Generating electricity, desalinating water, and sensing trace chemicals are some of the uses of graphene just added to the growing list of this material's potential applications. They all feature graphene in a liquid environment, where one wouldn't expect it due to its hydrophobic nature.
Research at the University of Pennsylvania, published last month in the journal Nano Letters, pushes mass fabrication of graphene devices to new limits. The devices, fabricated by a scalable shadow-mask process, serve as fine biosensors for traces of opioids – drugs. The detection limit ranged down to 10 picograms per millileter of liquid.
Picture: Graphene biosensor for drugs, American Chemical Society.
The researchers employed the molecule naltrexone, which has a high affinity for opioids. Opioid molecules tend to bind to the naltrexone receptor in a liquid environment. The receptor was chemically attached to graphene transistors. In the experiment, the presence of opioids near graphene changed the conductivity of the transistors, showing up as a change in an electronic signal. The fabrication yield of more than 98%, the high sensitivity and specificity of the sensor make it a serious candidate for mass production of biosensors for any application in which the detection of opioids, such as alcohol or morphine is desired. The sensors featured arrays of hundreds of graphene transistors, all working in parallel, fabricated on standard graphene on silicon.

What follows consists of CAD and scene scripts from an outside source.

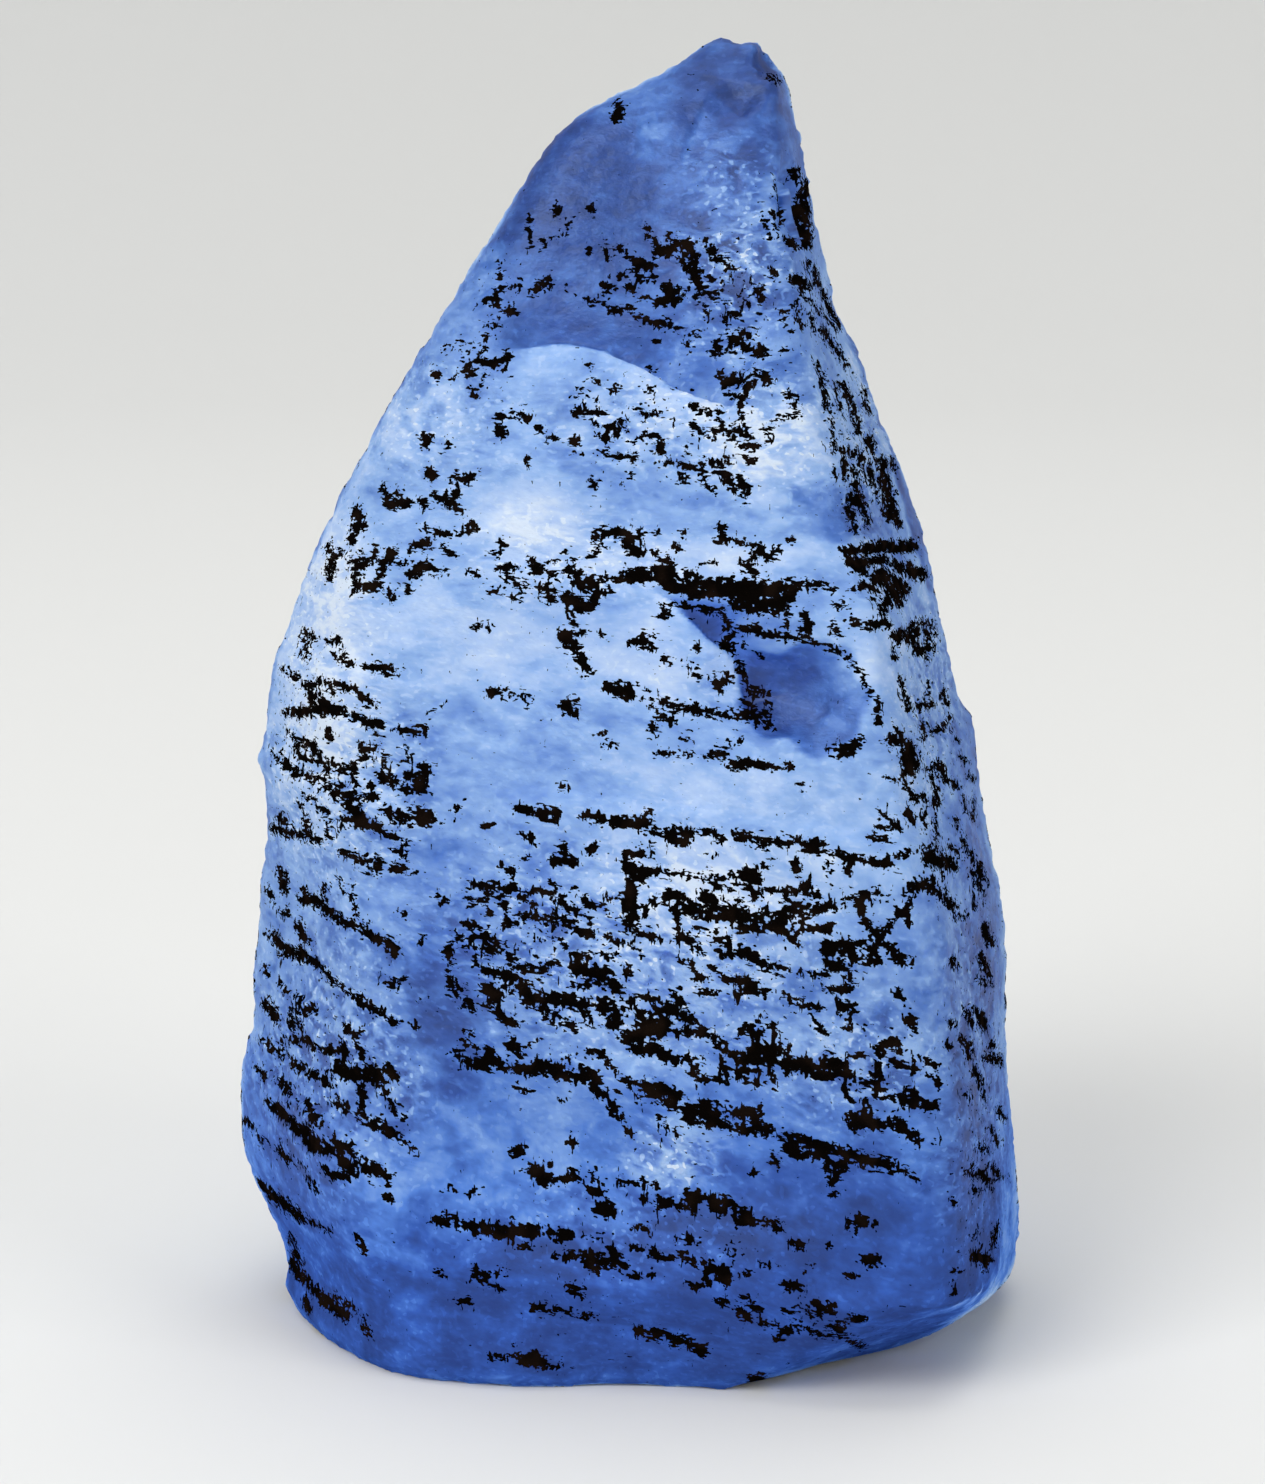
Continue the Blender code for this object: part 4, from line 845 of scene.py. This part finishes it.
photo_x, photo_y = in_photo(points_of(crystal.data))
front = seen_share(crystal.data, *FACING)
depth, bared = breaks(photo_x, photo_y)
keep_values(crystal.data, "growth", place_in_growth(crystal.data))
keep_values(crystal.data, "front", front)
keep_values(crystal.data, "front_colour", seen_share(crystal.data, *COLOUR_FACING))
keep_values(crystal.data, "film_field", film_field(photo_x, photo_y))
sink(crystal.data, depth * front)
print("breaks up to", round((depth * front).max(), 2), "mm deep")

# %% [markdown]
# ## Clouds, painted glow and deep blue
# Sapphire's colour lies in zones, and silk and healed cracks make milky clouds. Seen against
# light, the clouds near the middle look almost white and the clear parts deep blue. Noise could
# make such zones, and does on the back, but not in the places that the photograph shows. The
# front's are read from it as a few soft spots, and so is where the skin is rugged, with small worn
# crests. The front's spots are partly those clouds and partly painted light: a painted glow, pale
# in the middle as if a lamp shone through from behind, and painted shade, deeper blue towards the
# top, the edges and the foot.

# %% Soft spots of colour, painted glow and shade, and rugged skin
# (x, y, half width, half height, paler by, or deeper if negative)
# the pale spots are painted glow as well as clouds; the deep ones at the top, the right edge and low on the
# left are painted shade as well as deeper stone; the wide one along the foot is painted shade
CLOUD_GLOW_AND_SHADE_SPOTS = (
    (528, 520, 44, 36, 0.28), (520, 528, 90, 40, 0.14), (480, 640, 95, 62, 0.30),
    (400, 430, 52, 42, 0.22), (770, 450, 60, 46, 0.40), (690, 560, 115, 26, 0.34),
    (650, 660, 60, 50, 0.30), (690, 885, 150, 50, 0.38), (590, 425, 105, 42, 0.10),
    (330, 560, 45, 70, 0.36), (322, 720, 45, 90, 0.44), (880, 650, 34, 70, 0.24),
    (690, 790, 150, 40, 0.20), (745, 290, 50, 56, -0.14), (728, 145, 44, 60, -0.24),
    (915, 1000, 20, 90, 0.04), (575, 200, 110, 100, -0.40), (600, 320, 105, 24, -0.16),
    (842, 516, 44, 26, -0.04), (706, 626, 28, 26, -0.30), (440, 1050, 60, 130, -0.20),
    (838, 664, 24, 26, 0.26), (620, 1120, 190, 60, -0.04), (670, 1160, 34, 26, 0.22),
    (850, 1210, 170, 110, -0.30), (430, 770, 50, 60, -0.02), (600, 1320, 420, 80, -0.60),
    (985, 1000, 34, 330, -0.30), (790, 110, 34, 90, -0.14), (725, 80, 60, 40, -0.26),
    (560, 905, 74, 56, -0.22), (640, 1250, 200, 60, -0.10), (910, 440, 30, 140, -0.20),
    (290, 1150, 60, 110, -0.34), (680, 268, 40, 36, -0.10), (860, 800, 70, 50, 0.12),
)
# (x, y, half width, half height, how rugged, up to 1)
RUGGED = (
    (735, 262, 56, 70, 1.0), (730, 170, 50, 36, 0.6), (765, 430, 70, 60, 0.8), (868, 450, 32, 110, 0.6),
    (330, 640, 60, 110, 0.5), (345, 780, 75, 100, 0.8), (340, 1060, 90, 130, 0.7),
    (640, 950, 190, 110, 0.8), (850, 1060, 90, 60, 0.7), (670, 1160, 46, 34, 1.0),
    (930, 700, 40, 130, 0.5), (970, 1050, 40, 220, 0.5), (400, 1085, 30, 50, 0.7),
    (660, 420, 120, 50, 0.6), (570, 560, 110, 50, 0.5), (640, 1230, 190, 60, 0.4),
    (440, 420, 70, 60, 0.5), (700, 680, 60, 60, 0.3), (730, 340, 60, 30, 0.5),
)
MIDDLE_BLUE = 0.46  # how pale the stone is between the spots
LEAST_RUGGED = 0.14
SPOT_SOFTNESS = 1.2  # the larger, the further a spot reaches beyond its half widths


def spread(x, y, spots):
    """The soft spots' changes at each place, one row for each spot."""
    rows = []
    for middle_x, middle_y, half_width, half_height, change in spots:
        away = ((x - middle_x) / half_width) ** 2 + ((y - middle_y) / half_height) ** 2
        rows.append(change * np.exp(-away / SPOT_SOFTNESS))
    return np.array(rows)


paleness = MIDDLE_BLUE + spread(photo_x, photo_y, CLOUD_GLOW_AND_SHADE_SPOTS).sum(0) + bared
keep_values(crystal.data, "paleness", np.clip(paleness, 0, 1))
rugged = np.maximum(spread(photo_x, photo_y, RUGGED).max(0), LEAST_RUGGED)
keep_values(crystal.data, "rugged", rugged)
print(len(CLOUD_GLOW_AND_SHADE_SPOTS), "spots of colour and", len(RUGGED), "rugged areas")

# %% [markdown]
# ## Patterns
# Every pattern, in the relief and in the material, is noise at a place in the growth. Images
# wrapped round the crystal would do too, but they show seams, and every face would need its own.
# A pattern's size is given in millimetres, across the layers and along them, so it lies in rows
# where the two differ. The lumps and pits get their size from the relief's inputs, and the table
# only gives their proportions. Two patterns are far finer on a real sapphire and wouldn't show in
# the render, so they are drawn as coarse as they need to be: the striations, which can lie
# hundredths of a millimetre apart, and the crushed grain of worn skin.

# %% The table of patterns
# (size across the layers, size along them, seed, octaves, strength of each finer octave)
PATTERNS = {
    "waver of the steps": (5.0, 5.0, 1, 2.0, 0.5),
    "where steps are": (2.0, 6.0, 2, 2.0, 0.5),
    "striations": (0.6, 4.5, 3, 2.0, 0.5),  # drawn coarser
    "lumps": (1.0, 1.4, 4, 2.0, 0.5),
    "pits": (1.0, 1.0, 5, 2.0, 0.6),
    "crests": (0.75, 1.5, 19, 3.0, 0.55),
    "film dashes": (0.45, 1.9, 11, 2.0, 0.5),
    "film patches": (4.5, 4.5, 12, 0.0, 0.5),
    "lying flecks": (0.22, 0.60, 13, 2.8, 0.62),
    "standing flecks": (0.60, 0.22, 14, 2.8, 0.62),
    "specks": (0.12, 0.20, 21, 1.0, 0.5),
    "brown stain": (0.9, 0.9, 17, 1.0, 0.5),
    "clouds": (5.0, 5.0, 15, 2.0, 0.6),
    "mottle": (1.1, 1.8, 16, 3.0, 0.65),
    "grain": (0.32, 0.5, 18, 3.0, 0.65),  # drawn coarser
    "glints": (0.16, 0.22, 20, 0.0, 0.5),
}
SEED_SHIFT = (17.3, 5.9, 11.1)  # how far apart in the noise two seeds lie
CREST_WANDER = 0.4  # how far the crests stray off the layers
CREST_WIDTH = 0.28


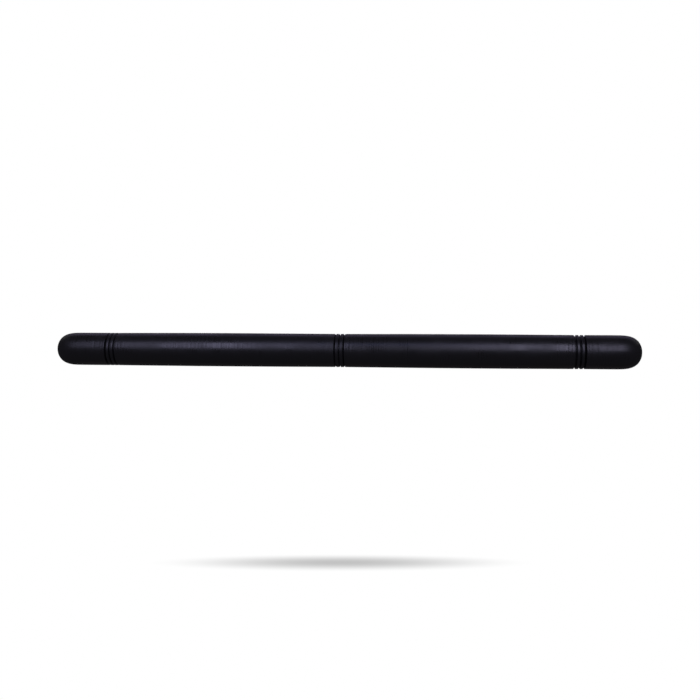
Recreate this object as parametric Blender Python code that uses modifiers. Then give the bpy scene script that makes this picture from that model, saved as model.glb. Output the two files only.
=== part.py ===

Around the same time, a new method for generating electricity, by simply dipping a piece of graphene sheet into a common ionic solution, was reported in Nature Communications ("Waving potential in graphene"). This electric energy harvesting approach could be integrated into cost-effective, self-powered sensor designs, reported Nanowerk News.
Researchers showed that moving a sheet of graphene across the surface of an ionic liquid, such as regular sea water, produces a small amount of electricity. They show that with a piece of graphene about the size of a small ruler (2 x 10 square centimeters), the electric potential generated is approximately 100 millivolts and, while this is still a relatively small output, the authors demonstrate that it is enough to stimulate a sciatic nerve of a frog. Importantly, they also show that the electricity generated is proportional to the size of the graphene sheet and the dipping speed, suggesting that this device may be scalable, opening up its potential use as, for example, a tsunami monitor.
It seems that technology is getting closer to a real-life graphene water desalination filter, with latest research from Oak Ridge National Labs (ORNL) pointing to a durable graphene-based desalination membrane with 100 times better performance compared to current filters.
A year ago, we wrote about the idea to use graphene as a water desalination filter, based on nanopores in a graphene sheet. In the meantime, technology has moved faster than one would expect, with nanometer-sized pores becoming a reality in lab results. While this fast development could lead to a demonstration of such water filters in the near future, the current research from ORNL offers an alternative approach, based on graphene oxide, or more precisely graphene oxide frameworks (GOFs).
“This is basically sheets of oxidized graphene connected by specific chemical linkers from some of the oxidation sites,” said ORNL’s Bobby Sumpter. “Because it’s composed mainly of strongly bonded carbon, it doesn’t decompose in water and has good mechanical properties. It’s an exciting material with potential for numerous applications.”
Although the results up to date are only computer simulations, graphene oxide is readily available in large quantities and experiment should soon follow. There is good reason to go in this direction, as water desalination is one of the big obstacles of mankind, and the simulated GOF filters would desalinate water 100 times faster than current technology. Furthermore, the technique would be completely scalable.
To summarize, although hydrophobic, graphene is making itself comfortable in liquid environments. We think that graphene's use in generating electricity, detecting drugs in blood and filtering water is only the beginning of a broad field of research and application.